When the Russian Army began to advance in 1945, the camp was evacuated and the prisoners were forced into a 60-mile 'death march' in freezing whether to Buchenwald.

Leon wrote of his ordeal: "The camp uniforms were thin and my feet had gangrene. "When we reached Buchenwald I felt I was near the end. I could hardly lift my legs."

But Leon swore that if he ever made it out of the camps he would make it his mission to ensure the world knew about what had occurred behind the wire fences.

Eventually, on April 11 1945, Buchenwald was liberated by the US army.

Leon returned to London where he started to rebuild his life, though he never remarried.

Then, in 1962, he was in Trafalgar Square where Colin Jordan, leader of the National Front, was holding a rally.

Shocked and devastated that such racist views could still be expressed, Leon decided to dedicate the rest of his life to fighting racism.

He would visit schools and lead trips to Auschwitz, transfixing people with tales of his experiences wherever he went.

A permanent exhibition of his life was opened at the Jewish Museum in North London in 1995, and Leon would sit beside it at a table every Sunday answering questions from the visitors.

In the 1990s, he was a lead figure in a 60,000 strong march demanding the closure of the BNP headquarters in southeast London.

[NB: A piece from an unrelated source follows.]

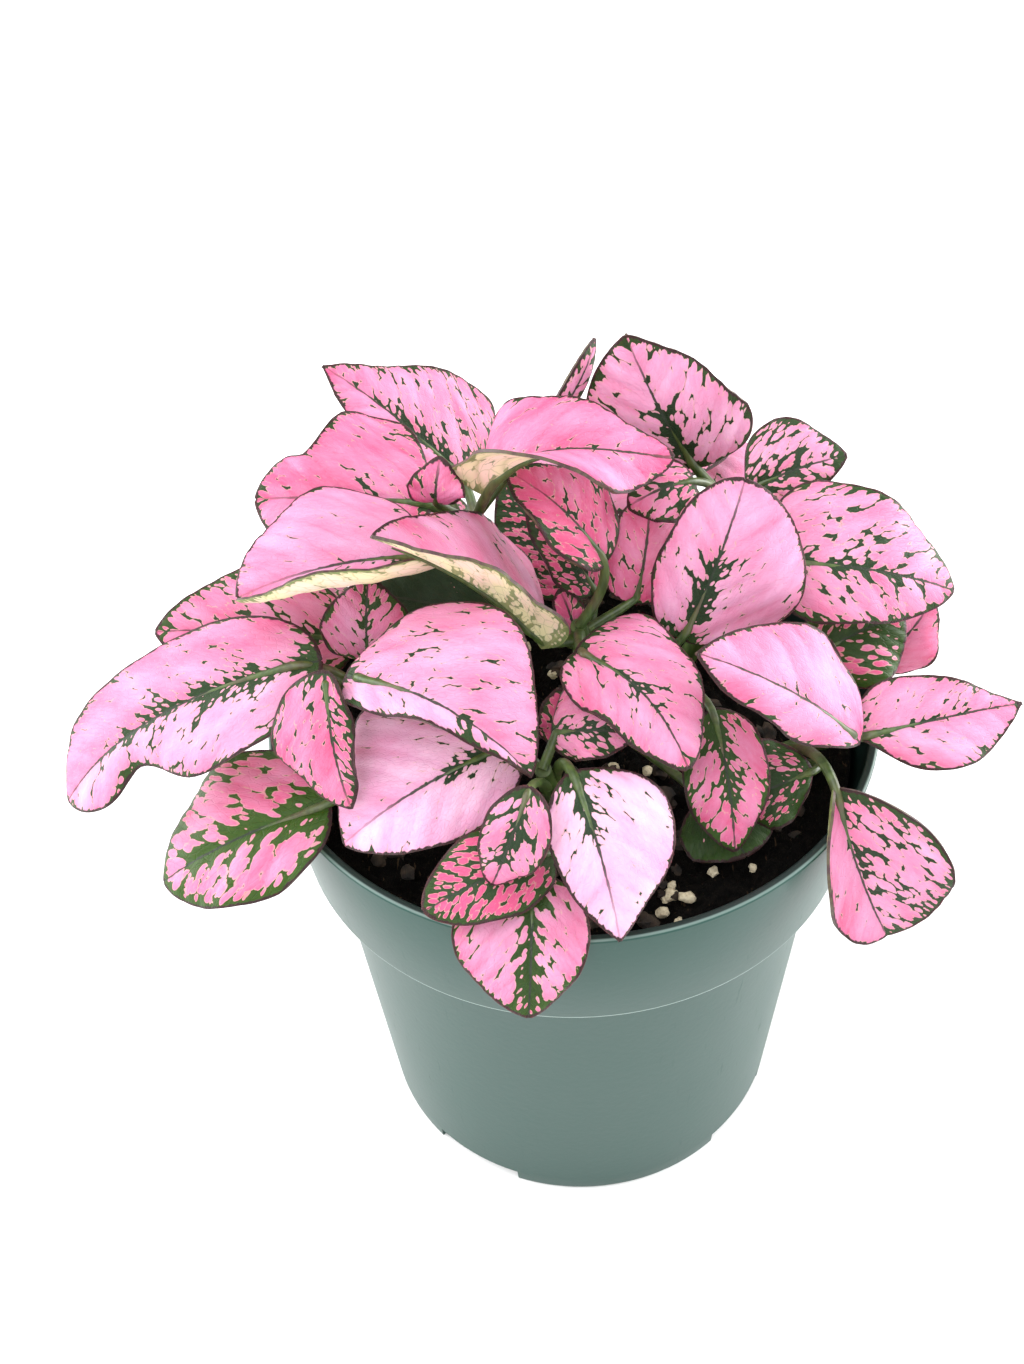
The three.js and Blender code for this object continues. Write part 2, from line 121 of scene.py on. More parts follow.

In 1998 he was appointed the OBE.

In return for his efforts to fight racism in any form, Leon received numerous death threats and was forced to install mesh shutters on the windows of his Ilford house after having bricks thrown through his windows.

Rabbi Aryeh Sufrin, of the Chabad Lubavitch Centre, said: "He showed me letters that were pushed through his door by the modern day sympathisers of Nazi Germany saying 'They one left out. You should have been a lampshade'.

"I was heartbroken, but not Leon - his determination was strengthened to tell the world, and this is what he did.